GIVEN EXERCISE: Can you return the records below exactly as they stand, but only from the first line through the one with "rim_z = 68.0"?

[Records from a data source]
┌──

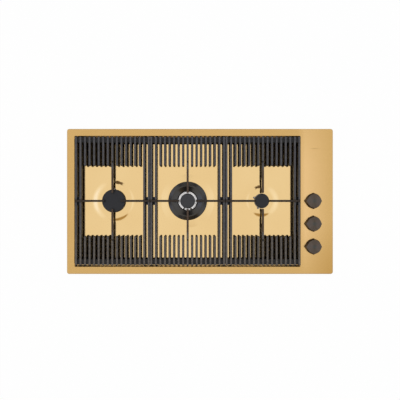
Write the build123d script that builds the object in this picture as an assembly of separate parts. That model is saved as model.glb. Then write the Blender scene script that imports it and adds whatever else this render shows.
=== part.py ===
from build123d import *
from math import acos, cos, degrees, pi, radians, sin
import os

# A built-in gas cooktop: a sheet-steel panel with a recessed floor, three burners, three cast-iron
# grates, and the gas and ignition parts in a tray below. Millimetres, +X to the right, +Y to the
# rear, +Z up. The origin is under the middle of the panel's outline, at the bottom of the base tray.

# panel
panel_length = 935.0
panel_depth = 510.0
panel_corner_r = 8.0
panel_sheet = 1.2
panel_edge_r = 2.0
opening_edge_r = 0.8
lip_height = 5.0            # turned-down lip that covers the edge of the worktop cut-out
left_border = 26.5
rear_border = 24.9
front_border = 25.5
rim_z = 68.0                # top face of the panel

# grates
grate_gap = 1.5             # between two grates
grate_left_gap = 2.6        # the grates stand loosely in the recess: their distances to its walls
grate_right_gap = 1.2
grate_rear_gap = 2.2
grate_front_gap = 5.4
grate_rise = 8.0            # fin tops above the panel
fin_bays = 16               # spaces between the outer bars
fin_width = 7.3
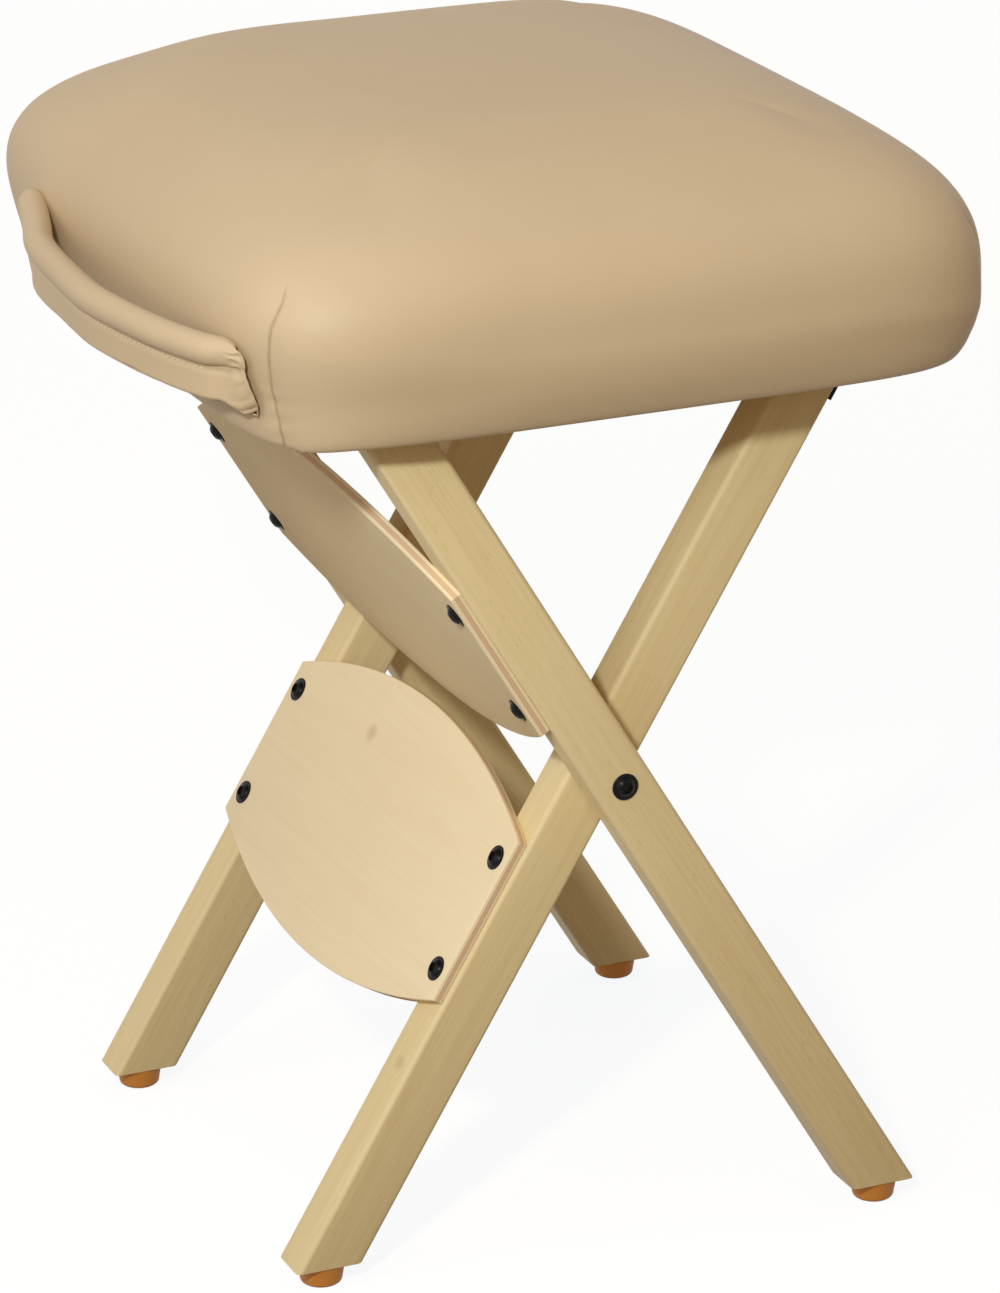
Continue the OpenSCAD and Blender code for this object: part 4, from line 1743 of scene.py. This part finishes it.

└──

WRITTEN RESPONSE:
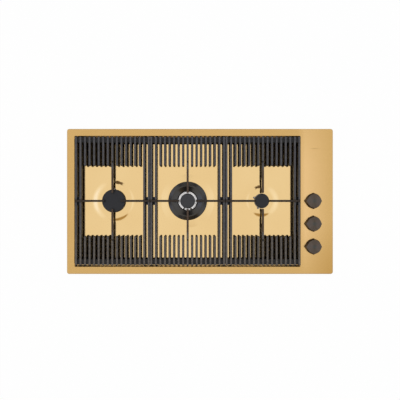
Write the build123d script that builds the object in this picture as an assembly of separate parts. That model is saved as model.glb. Then write the Blender scene script that imports it and adds whatever else this render shows.
=== part.py ===
from build123d import *
from math import acos, cos, degrees, pi, radians, sin
import os

# A built-in gas cooktop: a sheet-steel panel with a recessed floor, three burners, three cast-iron
# grates, and the gas and ignition parts in a tray below. Millimetres, +X to the right, +Y to the
# rear, +Z up. The origin is under the middle of the panel's outline, at the bottom of the base tray.

# panel
panel_length = 935.0
panel_depth = 510.0
panel_corner_r = 8.0
panel_sheet = 1.2
panel_edge_r = 2.0
opening_edge_r = 0.8
lip_height = 5.0            # turned-down lip that covers the edge of the worktop cut-out
left_border = 26.5
rear_border = 24.9
front_border = 25.5
rim_z = 68.0                # top face of the panel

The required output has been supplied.